O pesquisador afirma que desde 2010 a comunidade envolvida em pesquisa clínica de medicamentos vem debatendo a necessidade de um novo modelo de análise das licenças para estudos. Segundo ele, a pesquisa clínica no país pode acabar se não houver mudanças. Observou que novas drogas, mesmo quando não representam cura definitiva, podem assegurar o controle de doenças e mais qualidade de vida para os pacientes.
— Muitos podem casar, ter filhos, escrever artigos e dar exemplo de que é possível, sim, uma melhor — observou.
Experimentos
Luciana Holtz, que preside o Instituto Oncoguia, uma associação sem fins lucrativos, criada e idealizada com o objetivo de ajudar o paciente com câncer a viver melhor, apresentou os resultados de pesquisa a respeito da disposição dessas pessoas em participar de pesquisas clínicas.
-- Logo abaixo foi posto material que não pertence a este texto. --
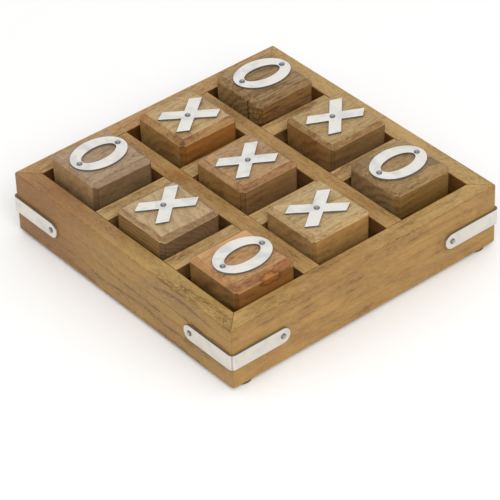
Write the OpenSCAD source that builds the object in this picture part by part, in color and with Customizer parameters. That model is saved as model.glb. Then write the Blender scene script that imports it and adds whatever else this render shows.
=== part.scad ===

Os dados mostram que 90% se dispõem a participar e 100% reconhece a importâncias desses estudos para o avanço dos meios de tratamento e cura.
— O câncer não espera, então vamos reduzir o tempo e aumentar o número de pacientes que podem se beneficiar da pesquisa clínica.
Flávio Cárcano, gerente da área de pesquisa clínica do Hospital de Câncer de Barretos, manifestou as mesmas preocupações, lamentando a impossibilidade de participar de ensaios clínicos internacionais que podem beneficiar os pacientes da instituição, em decorrência dos entraves que impedem a adesão. Também destacou a “angústia de famílias devastadas” em busca de medicamentos que o SUS se recusa a oferecer. Esses pacientes desejariam participar dos testes, se não estivessem impedidos.
— A gente não pede menos ética, mas sim eficiência — cobrou.